Exercise objective - Using the data beneath this instruction, retype only the lines from the one that contains "hide_parts(node)" down to the one that contains "FLOOR_SEGMENTS = 96", both included, exactly as they appear.

Source data -
• • • •

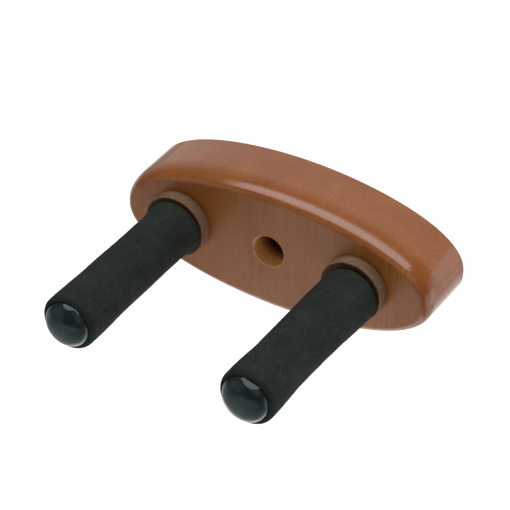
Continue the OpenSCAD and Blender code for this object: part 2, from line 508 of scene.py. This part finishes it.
def make_plate():
    plate, cutter = plate_blank(), bore_cutter()
    cut = plate.modifiers.new("bores", "BOOLEAN")
    cut.operation, cut.solver, cut.object = "DIFFERENCE", "EXACT", cutter
    bpy.context.view_layer.update()
    evaluated = plate.evaluated_get(bpy.context.evaluated_depsgraph_get())
    mesh = bpy.data.meshes.new_from_object(evaluated)
    plate.modifiers.clear()
    plate.data = mesh
    mesh.name = "backplate_wood"
    bpy.data.objects.remove(cutter)
    mesh.materials.clear()
    for material in (PLATE_WOOD, RAW_WOOD, PLATE_FACE_LIT):
        mesh.materials.append(material)
    # Each hole's axis, and a radius that takes in its wall
    holes = [
        (Vector((0, 0, 0)), 7.2 * MM),
        (middle("left_collar"), 9.2 * MM),
        (middle("right_collar"), 9.2 * MM),
    ]
    for polygon in mesh.polygons:
        c = polygon.center
        in_hole = any(math.hypot(c.x - axis.x, c.z - axis.z) < r for axis, r in holes)
        if in_hole and SKIN < -c.y < PLATE_T - SKIN:
            polygon.material_index = 1
        elif -c.y > PLATE_T - SKIN:
            polygon.material_index = 2
    smooth(plate)
    weigh_normals(plate)
    return plate


# ---- pegs --------------------------------------------------------------------


def ease(a, b, t):
    return a + (b - a) * (1 - math.cos(math.pi * min(max(t, 0), 1))) / 2


PEGS = {
    # In millimetres: the sleeve's radius at the collar, along its body and at its end, the flare of its
    # foot, how deep and how far its foot is drawn in, how far the foot leans to the right and up off the
    # dowel's axis, how far its end lies past CAD's, the cap's radius, and the reach of its rolled rim
    "left": {
        "root": 11.05, "waist": 11.3, "tip": 11.75, "flare": 0.95, "drawn": (0.8, 1.8),
        "lean": (0.15, 0.0), "shift": -1.0, "cap": 9.65, "rim": 2.2,
    },
    "right": {
        "root": 12.05, "waist": 11.35, "tip": 12.0, "flare": 0.1, "drawn": (1.5, 3.6),
        "lean": (0.55, -0.40), "shift": 1.1, "cap": 10.0, "rim": 2.6,
    },
}
FLARE_REACH = 5.0
LEAN_REACH = 40.0
# Shares of the sleeve's length: where its foot's radius has become its body's, where the body starts to
# swell over the cap's skirt, and how long that takes
BODY_FROM, SWELL_FROM, SWELL_SPAN = 0.6, 0.68, 0.24
SLEEVE_STEP = 0.45 * MM
RIM_STEPS = 10
# (size, scale) of the foam's unevenness, in millimetres and per millimetre: its waves, then its pores
SWELLS = ((0.16, 0.07), (0.06, 0.22))
PORES = ((0.035, 1.15), (0.02, 2.3))


def make_collar(side):
    """A collar with a small undercut where it meets the plate, and a rounded front edge."""
    r, edge, undercut = COLLAR_R, 0.6 * MM, 0.55 * MM
    bm = bmesh.new()
    lathe(bm, [
        (DOWEL_BORE_R, PLATE_T), (r - undercut, PLATE_T), (r - 0.35 * undercut, PLATE_T + 0.3 * undercut),
        (r, PLATE_T + undercut), (r, PLATE_T + 2 * MM),
        *arc(r - edge, COLLAR_FRONT - edge, edge, 0, 90, 6),
        (r - edge - 0.3 * MM, COLLAR_FRONT), (DOWEL_BORE_R, COLLAR_FRONT),
    ], middle(side + "_collar"), segments=160, closed=True)
    obj = new_object(side + "_collar_ring", bm)
    obj.data.materials.append(COLLAR_WOOD)
    obj.data.materials.append(COLLAR_FACE_SHADED)
    for polygon in obj.data.polygons:
        # Faces turned to the front take the painted-shade copy of the collar wood
        polygon.material_index = int(polygon.normal.y < -0.9)
    smooth(obj)
    weigh_normals(obj)
    return obj


def sleeve_radius(peg, s, length):
    """The sleeve's outer radius at s from the collar."""
    body = ease(peg["root"], peg["waist"], s / length / BODY_FROM)
    body = ease(body, peg["tip"], (s / length - SWELL_FROM) / SWELL_SPAN)
    body += peg["flare"] * math.exp(-((s / MM / FLARE_REACH) ** 2))
    depth, reach = peg["drawn"]
    k = max(1 - s / MM / reach, 0)
    body -= depth * (1 - math.sqrt(1 - k * k))
    return body * MM


def uneven(at, layers):
    """Layers of noise at a point, both in millimetres."""
    return sum(noise.noise(at * scale) * size for size, scale in layers)


def make_sleeve(side):
    """A foam sleeve, stretched over the cap's skirt at its end, with a rolled rim round the dome."""
    peg = PEGS[side]
    centre = middle(side + "_foam_sleeve")
    end = FOAM_END + peg["shift"] * MM
    length = end - COLLAR_FRONT
    cap_r = peg["cap"] * MM
    rim = peg["rim"] * MM
    tip_r = sleeve_radius(peg, length, length)
    rim_w = tip_r - cap_r - 0.15 * MM
    outer = []
    s = 0.0
    while s < length - rim:
        outer.append((sleeve_radius(peg, s, length), COLLAR_FRONT + s))
        s += SLEEVE_STEP
    rolled = [
        (tip_r - rim_w * (1 - math.cos(t)), end - rim * (1 - math.sin(t)))
        for t in (math.radians(90 * k / RIM_STEPS) for k in range(RIM_STEPS + 1))
    ]
    skirt_r = cap_r + 0.03 * MM
    groove = [(cap_r + 0.12 * MM, end - 0.25 * MM), (skirt_r, end - 0.9 * MM)]
    stretched_from = CAP_FOOT - 0.1 * MM
    inner = [
        (skirt_r, stretched_from), (DOWEL_BORE_R, stretched_from - 1.0 * MM), (DOWEL_BORE_R, COLLAR_FRONT),
    ]
    bm = bmesh.new()
    rings = lathe(bm, outer + rolled + groove + inner, centre, segments=200, closed=True)
    skin = len(outer) + len(rolled)
    for k, ring in enumerate(rings[:skin]):
        fade = min(1.0, k / 3) * min(1.0, (skin - k) / 6)
        for vert in ring:
            axis_point = Vector((centre.x, vert.co.y, centre.z))
            outward = (vert.co - axis_point).normalized()
            at = vert.co / MM
            vert.co += outward * (uneven(at, SWELLS) + uneven(at, PORES)) * fade * MM
            off_axis = 1 - ease(0, 1, (-at.y - COLLAR_FRONT / MM) / LEAN_REACH)
            vert.co.x += peg["lean"][0] * off_axis * MM
            vert.co.z += peg["lean"][1] * off_axis * MM
    obj = new_object(side + "_foam_pad", bm)
    obj.data.materials.append(FOAM)
    smooth(obj, 70)
    return obj


DOME_FULLNESS = 0.95
DOME_HEIGHT = 5.9 * MM
# How far inside the sleeve's end the dome starts
DOME_SUNK = 0.7 * MM
DOME_STEPS = 34
CAP_WALL = 0.5 * MM
# The left dome's dent: its depth, its spread, and its place right of the dome's middle and above it
DENT_DEPTH = 0.34 * MM
DENT_SPREAD = 2.3 * MM / 1.6
DENT_AT = (3.0 * MM, 6.6 * MM)
# The flat that each dome has been pressed to: its tilt off the axis, its turn from upright, and its depth
FLATS = {"left": (70, 8, 0.20 * MM), "right": (70, 16, 0.55 * MM)}


def press_flat(verts, apex, spec, dome_r, height):
    """Moves what lies outside a plane across the dome back onto it."""
    tilt, turn, depth = math.radians(spec[0]), math.radians(spec[1]), spec[2]
    across = Vector((math.sin(turn), 0, math.cos(turn)))
    normal = across * math.sin(tilt) + Vector((0, -1, 0)) * math.cos(tilt)
    foot = Vector((apex.x, apex.y + height, apex.z))
    reach = math.hypot(dome_r * math.sin(tilt), height * math.cos(tilt)) - depth
    for vert in verts:
        past = (vert.co - foot).dot(normal) - reach
        if past > 0:
            vert.co -= normal * past


def make_cap(side):
    """A domed cap with its skirt, which is under the sleeve."""
    peg = PEGS[side]
    centre = middle(side + "_end_cap")
    cap_r = peg["cap"] * MM
    foot = FOAM_END + peg["shift"] * MM - DOME_SUNK
    dome = [
        (
            cap_r * math.sin(t) ** DOME_FULLNESS if t else 0,
            foot + DOME_HEIGHT * max(math.cos(t), 0) ** DOME_FULLNESS,
        )
        for t in (math.pi / 2 * k / DOME_STEPS for k in range(DOME_STEPS))
    ]
    bm = bmesh.new()
    rings = lathe(bm, [
        *dome, (cap_r, foot), (cap_r, CAP_FOOT), (cap_r - CAP_WALL, CAP_FOOT),
        (cap_r - CAP_WALL, foot), (0, foot),
    ], centre, segments=128)
    skin = [rings[0]] + [vert for ring in rings[1:DOME_STEPS] for vert in ring]
    apex = Vector((centre.x, -foot - DOME_HEIGHT, centre.z))
    press_flat(skin, apex, FLATS[side], cap_r, DOME_HEIGHT)
    if side == "left":
        for vert in skin:
            dx, dz = vert.co.x - centre.x - DENT_AT[0], vert.co.z - centre.z - DENT_AT[1]
            near = math.exp(-(dx * dx + dz * dz) / (2 * DENT_SPREAD ** 2))
            vert.co.y += DENT_DEPTH * near
    obj = new_object(side + "_domed_cap", bm)
    obj.data.materials.append(VINYL)
    smooth(obj, 60)
    return obj


def finish_piece(piece, node):
    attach(piece, "root")
    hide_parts(node)


finish_piece(make_plate(), "backplate")
for side in ("left", "right"):
    finish_piece(make_collar(side), side + "_collar")
    sleeve = make_sleeve(side)
    finish_piece(sleeve, side + "_foam_sleeve")
    finish_piece(make_cap(side), side + "_end_cap")
    for node, material in (("_peg_dowel", BEECH), ("_peg_screw", ZINC), ("_screw_washer", ZINC)):
        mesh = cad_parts[side + node].data
        mesh.materials.clear()
        mesh.materials.append(material)


# ---- stage -------------------------------------------------------------------

FLOOR_DROP = 0.80
FLOOR_RADII = (0.5, 1.0, 2.0, 4.0, 8.0)
FLOOR_SEGMENTS = 96


def make_floor():
    bm = bmesh.new()
    rings = []
    for radius in FLOOR_RADII:
        rings.append([
            bm.verts.new((radius * math.cos(a), radius * math.sin(a), -FLOOR_DROP))
            for a in (2 * math.pi * i / FLOOR_SEGMENTS for i in range(FLOOR_SEGMENTS))
        ])
    bm.faces.new(rings[0])
    for a, b in zip(rings, rings[1:]):
        bridge(bm, a, b)
    floor = new_object("studio_floor", bm)
    for polygon in floor.data.polygons:
        if polygon.normal.z < 0:
            polygon.flip()
    s = Shader("pale_floor")
    cloud = s.noise(s.place((0.01, 0.01, 0.01)), 1.0, 2, 0.5)
    s.colour(s.ramp(cloud, (0.0, (0.90, 0.90, 0.90)), (1.0, (0.92, 0.92, 0.92))))
    s.set(Roughness=0.9, Specular_IOR_Level=0.1)
    floor.data.materials.append(s.material)


make_floor()

# An area light's power is its radiance times its area, times this
WATTS_PER_RADIANCE = math.pi


def softbox(name, place, aim, size, radiance):
    data = bpy.data.lights.new(name, "AREA")
    data.shape = "RECTANGLE"
    data.size, data.size_y = size
    data.energy = radiance * size[0] * size[1] * WATTS_PER_RADIANCE
    obj = bpy.data.objects.new(name, data)
    bpy.context.scene.collection.objects.link(obj)
    look = (Vector(aim) - Vector(place)).to_track_quat("-Z", "Y").to_matrix()
    obj.matrix_world = Matrix.Translation(Vector(place)) @ look.to_4x4()


softbox("key", (-0.02, 0.10, 0.96), (-0.02, 0.11, 0), (1.32, 0.48), 2.6)
softbox("front_left", (-0.66, -0.66, 0.36), (0, 0, 0), (1.10, 0.90), 0.27)
softbox("front_right", (0.55, -0.55, 0.60), (0, 0, 0), (0.8, 0.7), 0.36)
softbox("right_low", (0.93, 0.15, -0.22), (0, 0, 0), (0.8, 0.6), 0.8)
softbox("back_right", (0.75, 0.72, -0.02), (0, 0, 0), (1.1, 0.9), 0.55)
softbox("bounce", (0.03, -0.075, -0.12), (0.03, -0.03, 0), (0.20, 0.09), 1.0)
softbox("floor_back", (-0.55, 1.0, -0.1), (-0.55, 1.0, -FLOOR_DROP), (1.6, 1.6), 1.6)
softbox("floor_right", (1.0, 0.5, -0.4), (1.0, 0.5, -FLOOR_DROP), (0.9, 0.9), 1.0)
softbox("floor_front", (-0.5, -0.9, -0.3), (-0.5, -0.9, -FLOOR_DROP), (0.9, 0.9), 0.7)
softbox("floor_far", (0, -3.2, -0.2), (0, -3.2, -FLOOR_DROP), (3.6, 3.0), 0.65)
softbox("floor_left", (-3.2, 0.3, -0.2), (-3.2, 0.3, -FLOOR_DROP), (2.6, 3.6), 0.65)

# A soft even glow from the studio's walls, brighter behind the object
GLOW_FROM = (-0.05, 0.95, 0.05)
GLOW, GLOW_BEHIND = 0.13, 0.74
world = bpy.data.worlds.new("studio")
bpy.context.scene.world = world
world.use_nodes = True
wn, wl = world.node_tree.nodes, world.node_tree.links
direction = wn.new("ShaderNodeTexCoord")
towards = wn.new("ShaderNodeVectorMath")
towards.operation = "DOT_PRODUCT"
towards.inputs[1].default_value = Vector(GLOW_FROM).normalized()
wl.new(direction.outputs["Generated"], towards.inputs[0])
back = wn.new("ShaderNodeMapRange")
back.interpolation_type = "SMOOTHSTEP"
back.inputs["From Min"].default_value = 0.45
back.inputs["From Max"].default_value = 0.85
back.inputs["To Min"].default_value = GLOW
back.inputs["To Max"].default_value = GLOW_BEHIND
wl.new(towards.outputs["Value"], back.inputs["Value"])
wl.new(back.outputs["Result"], wn["Background"].inputs["Strength"])
wn["Background"].inputs["Color"].default_value = (1.0, 0.995, 0.985, 1)

bpy.context.scene.view_settings.view_transform = "Standard"
bpy.context.scene.view_settings.look = "None"

# ---- camera ------------------------------------------------------------------

AZIMUTH, ELEVATION, ROLL = math.radians(30.75), math.radians(36.324), math.radians(1.018)
# The camera's distance from the point that it looks at, and how far right of and above the middle of the
# CAD box that point lies, in the picture
DISTANCE = 1.10874
AIM_RIGHT, AIM_UP = 0.00811, 0.01378
LENS, SENSOR = 201.43, 36.0

forward = Vector((
    -math.sin(AZIMUTH) * math.cos(ELEVATION),
    math.cos(AZIMUTH) * math.cos(ELEVATION),
    -math.sin(ELEVATION),
))
level_right = Vector((math.cos(AZIMUTH), math.sin(AZIMUTH), 0))
level_up = level_right.cross(forward)
right = math.cos(ROLL) * level_right + math.sin(ROLL) * level_up
up = right.cross(forward)
camera_data = bpy.data.cameras.new("camera")
camera_data.lens = LENS
camera_data.sensor_width = SENSOR
camera_data.clip_start, camera_data.clip_end = 0.05, 50
camera = bpy.data.objects.new("camera", camera_data)
bpy.context.scene.collection.objects.link(camera)
aim = (cad_lo + cad_hi) / 2 + right * AIM_RIGHT + up * AIM_UP
turned = Matrix((right, up, -forward)).transposed()
camera.matrix_world = Matrix.Translation(aim - forward * DISTANCE) @ turned.to_4x4()
bpy.context.scene.camera = camera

• • • •

Output for this task -
    hide_parts(node)


finish_piece(make_plate(), "backplate")
for side in ("left", "right"):
    finish_piece(make_collar(side), side + "_collar")
    sleeve = make_sleeve(side)
    finish_piece(sleeve, side + "_foam_sleeve")
    finish_piece(make_cap(side), side + "_end_cap")
    for node, material in (("_peg_dowel", BEECH), ("_peg_screw", ZINC), ("_screw_washer", ZINC)):
        mesh = cad_parts[side + node].data
        mesh.materials.clear()
        mesh.materials.append(material)


# ---- stage -------------------------------------------------------------------

FLOOR_DROP = 0.80
FLOOR_RADII = (0.5, 1.0, 2.0, 4.0, 8.0)
FLOOR_SEGMENTS = 96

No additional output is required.